Я сажусь передохнуть на очерневший по срезу пенек, подложив под себя тятины мохнатки из собачины. Оглядываюсь и припоминаю, как вон справа на мыске мы тоже по сушняк приезжали с дядей Андреем, не с санками, а на лошади. Дядька прихватил с собой самодельный поджигатель с длинным стволом и крепкой отполированной рукояткой.

— Это маузер называется, в кино у матроса я видал, — объяснил он мне. — А испробуем его в лесу по дичи.

Только мы слезли с саней и зашагнули на мыс, как из-под вершины с посохшими бурыми листьями выскочил белый заяц и не утек в болото, а сел на задние лапы в прогалинке. Дядя Андрей зажал в левой руке «маузер», правой чиркнул спичку и быстро сунул ее к дырочке в трубке, к дымному пороху. Я спрятался за комель толстой березы и со страхом ждал выстрела.

Грохнуло куда сильней, чем из тятиной «тулки», и голову дяди Андрея я долго не мог разглядеть в дыму. Что-то засвистело по лесу и я припал к березе и зажмурился. Поднял меня на ноги правой рукой дядя Андрей, левая возле большого и указательного пальцев была в крови.

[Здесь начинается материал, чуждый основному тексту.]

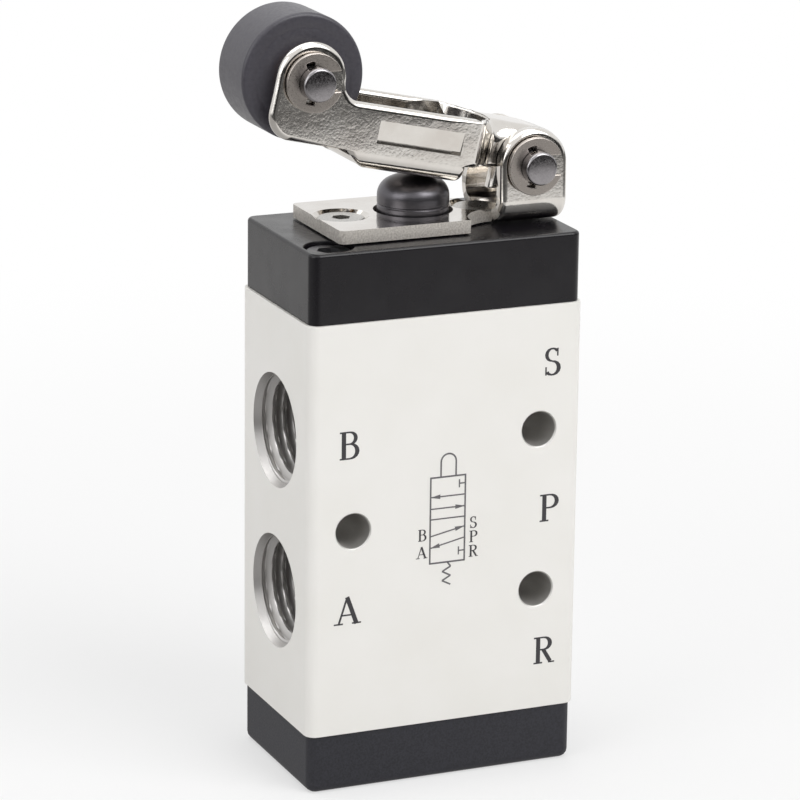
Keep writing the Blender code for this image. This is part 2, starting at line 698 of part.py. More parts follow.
def lever_wall_outline():
    """(u, v) of the wide wall with its roller ear, from the neck's top round to its bottom."""
    ear_u, ear_v = -LEVER_REACH, ROLLER_RISE + LEVER_EAR_RISE
    reach = LEVER_EAR_RADIUS + EAR_FILLET
    fillet_v = LEVER_RISE + EAR_FILLET
    fillet_u = ear_u + math.sqrt(reach**2 - (fillet_v - ear_v) ** 2)
    lean = math.degrees(math.asin((fillet_v - ear_v) / reach))
    heel = EAR_HEEL_RADIUS
    left = ear_u - LEVER_EAR_RADIUS
    bottom = WEB_BEND_RADIUS - WEB_DROP
    outline = [(-NECK_START, LEVER_RISE)]
    outline += arc(fillet_u, fillet_v, EAR_FILLET, 270, 180 + lean, 3)
    outline += arc(ear_u, ear_v, LEVER_EAR_RADIUS, lean, 180, 12)[1:]
    outline += arc(left + heel, bottom + heel, heel, 180, 270, 4)
    outline += [(-NECK_START - WEB_LENGTH, bottom), (-NECK_START, bottom)]
    return outline


def make_lever():
    """A stamped channel: closed below over the plunger, closed above round the pivot."""
    shape = bmesh.new()
    bottom = WEB_BEND_RADIUS - WEB_DROP
    crown = HEAD_RISE - HEAD_BEND_RADIUS

    wall = [shape.verts.new((u, -WALL_Y, v)) for u, v in lever_wall_outline()]
    shape.faces.new(wall)
    neck_top = shape.verts.new((-NECK_END, -HEAD_Y, HEAD_RISE))
    neck_bottom = shape.verts.new((-NECK_END, -HEAD_Y, bottom))
    shape.faces.new((wall[0], wall[-1], neck_bottom, neck_top))

    head = [(-CROWN_START, HEAD_RISE), (-CROWN_START, crown), (HEAD_TAIL, crown)]
    head += arc(0, HEAD_TAIL - HEAD_DROP, HEAD_TAIL, 0, -90, 5)
    head += [(-NECK_END + LEVER_THICKNESS / 2, -HEAD_DROP)]
    head += [(-NECK_END + LEVER_THICKNESS / 2, bottom)]
    cheek = [shape.verts.new((u, -HEAD_Y, v)) for u, v in head]
    shape.faces.new([neck_top, *cheek, neck_bottom])

    bend_strip(shape, (wall[-2], wall[-1]), WEB_BEND_RADIUS, -1, WEB_END_SLANT)
    crown_edge = (cheek[1], cheek[2])
    bend_strip(shape, crown_edge, HEAD_BEND_RADIUS, 1, right_shift=CROWN_OVERHANG)
    bmesh.ops.recalc_face_normals(shape, faces=shape.faces)
    if shape.faces[0].normal.y > 0:
        bmesh.ops.reverse_faces(shape, faces=shape.faces)
    lever = mesh_object("lever", shape)
    lever.matrix_world = LEVER_FRAME
    mirror_and_thicken(lever, LEVER_THICKNESS)

    across = Vector((0, 2 * WALL_Y, 0))
    cut(
        lever,
        drill("lever_pivot_hole", PIVOT - across, PIVOT + across, PIN_RADIUS + RUN_GAP),
        drill(
            "lever_roller_hole",
            ROLLER_AXIS - across,
            ROLLER_AXIS + across,
            PIN_RADIUS + SEAT_GAP,
            segments=COARSE,
        ),
    )
    for side in (-1, 1):
        cut(lever, lance_cutter(side))
    return finish(lever, NICKEL)


def lance_cutter(side):
    """A wedge that leaves the wall dished above a slit, as a tab pressed inwards does."""
    right = -LANCE_START
    left = right - LANCE_LENGTH
    low, high = LANCE_RISE, LANCE_RISE + LANCE_HEIGHT
    outer = side * WALL_Y
    deep = side * (WALL_Y - LANCE_DEPTH)
    # Outside the wall, the cutter goes on along the same slope as in it
    proud = side * (WALL_Y + LANCE_DEPTH)
    section = [(deep, low), (proud, low), (proud, high + LANCE_HEIGHT), (outer, high)]
    shape = bmesh.new()
    near = [shape.verts.new((left, y, v)) for y, v in section]
    face = shape.faces.new(near)
    extruded = bmesh.ops.extrude_face_region(shape, geom=[face])
    moved = [v for v in extruded["geom"] if isinstance(v, bmesh.types.BMVert)]
    bmesh.ops.translate(shape, vec=(right - left, 0, 0), verts=moved)
    bmesh.ops.recalc_face_normals(shape, faces=shape.faces)
    cutter = mesh_object("lance", shape, CUTTERS)
    cutter.matrix_world = LEVER_FRAME
    return cutter


def make_roller():
    half, bore = ROLLER_WIDTH / 2, BUSH_RADIUS + SEAT_GAP
    edge = ROLLER_EDGE
    profile = [
        (bore, half),
        (ROLLER_RADIUS - edge, half),
        (ROLLER_RADIUS - 0.3 * edge, half - 0.3 * edge),
        (ROLLER_RADIUS, half - edge),
        (ROLLER_RADIUS, edge - half),
        (ROLLER_RADIUS - 0.3 * edge, 0.3 * edge - half),
        (ROLLER_RADIUS - edge, -half),
        (bore, -half),
    ]
    roller = turned(
        "roller", profile, ROLLER_AXIS, (0, -1, 0), steps=ROLLER_FACETS, ring=True
    )
    finish(roller, ROLLER_POLYMER)
    inner = PIN_RADIUS + RUN_GAP
    sleeve = [
        (inner, BUSH_Y),
        (BUSH_RADIUS, BUSH_Y),
        (BUSH_RADIUS, -BUSH_Y),
        (inner, -BUSH_Y),
    ]
    bush = turned("roller_bush", sleeve, ROLLER_AXIS, (0, -1, 0), ring=True)
    finish(bush, BRONZE)


def clip_outline():
    """An E-clip: an open ring that fits its groove, with two reliefs, its mouth along +X."""
    inner = PIN_GROOVE_RADIUS + SEAT_GAP
    outer_gap = math.degrees(math.asin(CLIP_MOUTH / 2 / CLIP_RADIUS))
    inner_gap = math.degrees(math.asin(min(0.95, CLIP_MOUTH / 2 / inner)))
    relief_start, relief_end = CLIP_RELIEF
    half = arc(0, 0, CLIP_RADIUS, outer_gap, 180, 10)
    edge = arc(0, 0, inner, 180, relief_end, 3)
    edge += arc(0, 0, CLIP_RADIUS - CLIP_WEB, relief_end, relief_start, 2)
    edge += arc(0, 0, inner, relief_start, inner_gap, 3)
    # The other half mirrors this one, in the opposite order
    return half + [(x, -y) for x, y in reversed(half[:-1])] + [
        (x, -y) for x, y in reversed(edge)
    ] + edge[1:]


def make_pin(name, centre, cheek_y):
    """A pin through two cheeks, with its two clips in their grooves outside them."""
    groove_start = cheek_y + SEAT_GAP / 2
    groove_end = cheek_y + 2 * SEAT_GAP + CLIP_THICKNESS + SEAT_GAP
    tip = groove_end + PIN_TIP
    end = [
        (0, tip),
        (PIN_RADIUS - PIN_CHAMFER, tip),
        (PIN_RADIUS, tip - PIN_CHAMFER),
        (PIN_RADIUS, groove_end),
        (PIN_GROOVE_RADIUS, groove_end),
        (PIN_GROOVE_RADIUS, groove_start),
        (PIN_RADIUS, groove_start),
    ]
    other = [(radius, -height) for radius, height in reversed(end)]
    finish(turned(f"{name}_pin", end + other, centre, (0, -1, 0)), PIN_STEEL)
    for place, side in (("front", -1), ("back", 1)):
        y = side * (cheek_y + 1.5 * SEAT_GAP + CLIP_THICKNESS / 2)
        curve = bpy.data.curves.new(f"{name}_clip_{place}", "CURVE")
        curve.dimensions = "2D"
        curve.fill_mode = "BOTH"
        curve.extrude = CLIP_THICKNESS / 2
        spline = curve.splines.new("POLY")
        outline = clip_outline()
        spline.points.add(len(outline) - 1)
        for point, (x, z) in zip(spline.points, outline):
            point.co = (x, z, 0, 1)
        spline.use_cyclic_u = True
        curve.materials.append(CLIP_STEEL)
        clip = add_object(f"{name}_clip_{place}", curve)
        upright = Matrix.Rotation(math.pi / 2, 4, "X")
        clip.matrix_world = Matrix.Translation(Vector(centre) + Vector((0, y, 0))) @ upright


def make_plunger():
    """A domed button with a flange inside the top cap that keeps it from coming out."""
    dome = PLUNGER_DOME_RADIUS
    shoulder = PLUNGER_SHOULDER
    dome_base = PLUNGER_TOP - dome
    # The shoulder's arc is tangent to the dome and to the button's side
    rim = PLUNGER_RADIUS - shoulder
    rise = math.sqrt((dome - shoulder) ** 2 - rim**2)
    meeting = math.degrees(math.atan2(rise, rim))
    profile = arc(0, dome_base, dome, 90, meeting, 4)
    profile += arc(rim, dome_base + rise, shoulder, meeting, 0, 4)[1:]
    profile += [
        (PLUNGER_RADIUS, FLANGE_TOP),
        (PLUNGER_FLANGE_RADIUS, FLANGE_TOP),
        (PLUNGER_FLANGE_RADIUS, FLANGE_BASE),
        (0, FLANGE_BASE),
    ]
    finish(turned("plunger", profile, steps=FINE), PLUNGER_GREY)
    inner = PLUNGER_RADIUS + RUN_GAP
    middle = CAP_TOP - WIPER_COVER - SEAT_GAP - WIPER_HEIGHT / 2
    seal_ring("plunger_seal", inner, inner + WIPER_WIDTH, WIPER_HEIGHT, (0, 0, middle))


def make_spool():
    """A spool whose lands carry the six seals, with a stem above and a spring guide below."""
    groove = SPOOL_BORE_RADIUS - RUN_GAP - SEAL_WIDTH - SEAT_GAP
    half = SEAL_HEIGHT / 2 + SEAT_GAP
    profile = [(0, SPOOL_TOP), (SPOOL_NECK_RADIUS, SPOOL_TOP)]
    for z in SPOOL_SEALS:
        profile += [
            (SPOOL_NECK_RADIUS, z + half + SPOOL_LIP),
            (SPOOL_LAND_RADIUS, z + half + SPOOL_LIP),
            (SPOOL_LAND_RADIUS, z + half),
            (groove, z + half),
            (groove, z - half),
            (SPOOL_LAND_RADIUS, z - half),
            (SPOOL_LAND_RADIUS, z - half - SPOOL_LIP),
            (SPOOL_NECK_RADIUS, z - half - SPOOL_LIP),
        ]
    guide_end = BOTTOM_CAP_FLOOR + STROKE + 2 * SEAT_GAP
    profile += [(SPOOL_NECK_RADIUS, guide_end), (0, guide_end)]
    finish(turned("spool", profile, steps=COARSE), ALUMINIUM)
    outer = SPOOL_BORE_RADIUS - RUN_GAP
    for number, z in enumerate(SPOOL_SEALS, 1):
        name = f"spool_seal_{number}"
        seal_ring(name, outer - SEAL_WIDTH, outer, SEAL_HEIGHT, (0, 0, z), COARSE)


def make_return_spring():
    """A coil between the bottom cap's floor and the foot of the spool."""
    low = BOTTOM_CAP_FLOOR + SEAT_GAP + SPRING_WIRE_RADIUS
    high = SPOOL_FOOT - SEAT_GAP - SPRING_WIRE_RADIUS
    count = SPRING_FACETS * SPRING_TURNS
    curve = bpy.data.curves.new("return_spring", "CURVE")
    curve.dimensions = "3D"
    curve.bevel_depth = SPRING_WIRE_RADIUS
    curve.bevel_resolution = 1
    curve.use_fill_caps = True
    spline = curve.splines.new("POLY")
    spline.points.add(count)
    for i, point in enumerate(spline.points):
        angle = 2 * math.pi * i / SPRING_FACETS
        x, y = SPRING_RADIUS * math.cos(angle), SPRING_RADIUS * math.sin(angle)
        point.co = (x, y, low + (high - low) * i / count, 1)
    curve.materials.append(SPRING_STEEL)
    add_object("return_spring", curve)


make_body()
make_top_cap()
make_bottom_cap()
make_face_seals()
make_cap_screws()
make_bracket()
make_bracket_screws()
make_lever()
make_roller()
make_pin("pivot", PIVOT, EAR_Y)
make_pin("roller", ROLLER_AXIS, WALL_Y)
make_plunger()
make_spool()
make_return_spring()
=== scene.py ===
"""Looks of the roller lever air valve: fine surfaces, materials, light and camera.

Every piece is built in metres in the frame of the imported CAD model, and rides one of its bodies.
"""

import json
import math

import bmesh
import bpy
from mathutils import Matrix, Vector


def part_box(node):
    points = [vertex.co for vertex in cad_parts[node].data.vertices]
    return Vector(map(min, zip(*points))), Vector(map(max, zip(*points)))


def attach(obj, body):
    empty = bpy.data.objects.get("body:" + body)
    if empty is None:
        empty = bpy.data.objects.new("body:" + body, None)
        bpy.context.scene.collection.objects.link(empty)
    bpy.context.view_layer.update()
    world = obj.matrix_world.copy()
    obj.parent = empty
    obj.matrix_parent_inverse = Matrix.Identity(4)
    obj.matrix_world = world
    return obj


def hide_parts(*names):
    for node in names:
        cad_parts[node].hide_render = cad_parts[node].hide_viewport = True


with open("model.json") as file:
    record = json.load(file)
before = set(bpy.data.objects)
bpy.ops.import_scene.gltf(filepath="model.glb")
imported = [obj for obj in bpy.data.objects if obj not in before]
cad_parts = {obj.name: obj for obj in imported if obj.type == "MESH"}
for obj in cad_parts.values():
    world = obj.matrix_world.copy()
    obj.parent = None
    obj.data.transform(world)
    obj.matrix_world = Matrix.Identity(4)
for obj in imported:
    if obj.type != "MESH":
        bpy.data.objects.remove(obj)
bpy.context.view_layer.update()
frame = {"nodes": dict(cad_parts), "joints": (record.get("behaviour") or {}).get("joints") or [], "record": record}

MM = 0.001

# Places taken from the frame
BODY_LOW, BODY_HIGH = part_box("valve_body")
CAP_LOW, CAP_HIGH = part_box("top_cap")
FOOT_LOW, FOOT_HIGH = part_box("bottom_cap")
PLATE_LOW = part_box("lever_bracket")[0]
PLUNGER_LOW, PLUNGER_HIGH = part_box("plunger")
ROLLER_LOW, ROLLER_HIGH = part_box("roller")
BUSH_LOW, BUSH_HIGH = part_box("roller_bush")
PIVOT_LOW, PIVOT_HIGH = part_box("pivot_pin")
JOINTS = {joint["name"]: joint for joint in frame["joints"]}
PIVOT = Vector(JOINTS["lever_hinge"]["pos_m"])
ROLLER_AXIS = Vector(JOINTS["roller_spin"]["pos_m"])
OPENINGS = {opening["name"]: opening for opening in frame["record"]["physics"]["openings"]}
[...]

— Лешак меня возьми! — бранил себя дядька. — Пороха-то я здорово напыжил, разорвало мой маузер. Ствол улетел назад, эвон в березу впился — топором не вырубишь…

— А заяц? — робко спросил я и заметил по лицу дяди Андрея черно-синие точечки.

— Не попал в зайца, Вася, — махнул он здоровой рукой. — И лицо порохом засорило, теперь на всю жизнь под кожей порошины буду носить.

Сушняку наворочал дядька и одной рукой, а левую после того, как я «побрызгал» на рану, завязал куском материи от нательной рубахи. Рука у него быстро зажила, у бабушки травы на все болезни имелись, только огнестрельные «маузеры» он больше не мастерил, а выпиливал-выстругивал из досок деревянные винтовки и наганы.

— Ай да молодцы, ай да молодцы, — расхваливала нас мама, когда я отдал ей валенки и она побыла у бабушки. — Не стыдно и мне перед твоим крестным, добро помогаешь бабушке. Так и отпишем ему на фронт. Пусть Иван не волнуется за мать.

Я обсыхал от пота на печи и никто не заметил, какими счастливыми были у меня глаза: не проиграл на улке с ребятами в пряталки, не просидел на печи с книжкой, а помог бабушке запасти для подтопка чащи и сушняка…

Клавдия Никитична пришла на занятия, однако впервые за все месяцы учебы на уроках никто не озоровал и не смеялся, в классе было необычно тихо, лишь звякали ручки о чернилки, скрипели перья и шелестела бумага. Учительница старалась смотреть мимо нас, часто сморкалась в платочек и за два дня похудела лицом и не снимала с пушистых русых волос темный пуховый платок.

После уроков она придержала меня рукой и негромко попросила остаться в классе. И когда мы остались с ней вдвоем, Клавдия Никитична, откинув крышку парты, села рядом со мной, наклонилась на мое плечо, и я почувствовал, как намокает рубашка. А поглядеть на учительницу боялся — еще ниже наклонил голову и тоже… заплакал.

Нет, не видел я жениха Клавдии Никитичны, но всякий раз, когда стоял у порога и ждал книгу из ее рук, он с карточки смотрел на меня, как живой. И, роняя слезы на черную краску парты, я никак, никак не мог и не хотел верить, что нет в живых лейтенанта с орденами, никогда он не придет в Юровку к моей учительнице.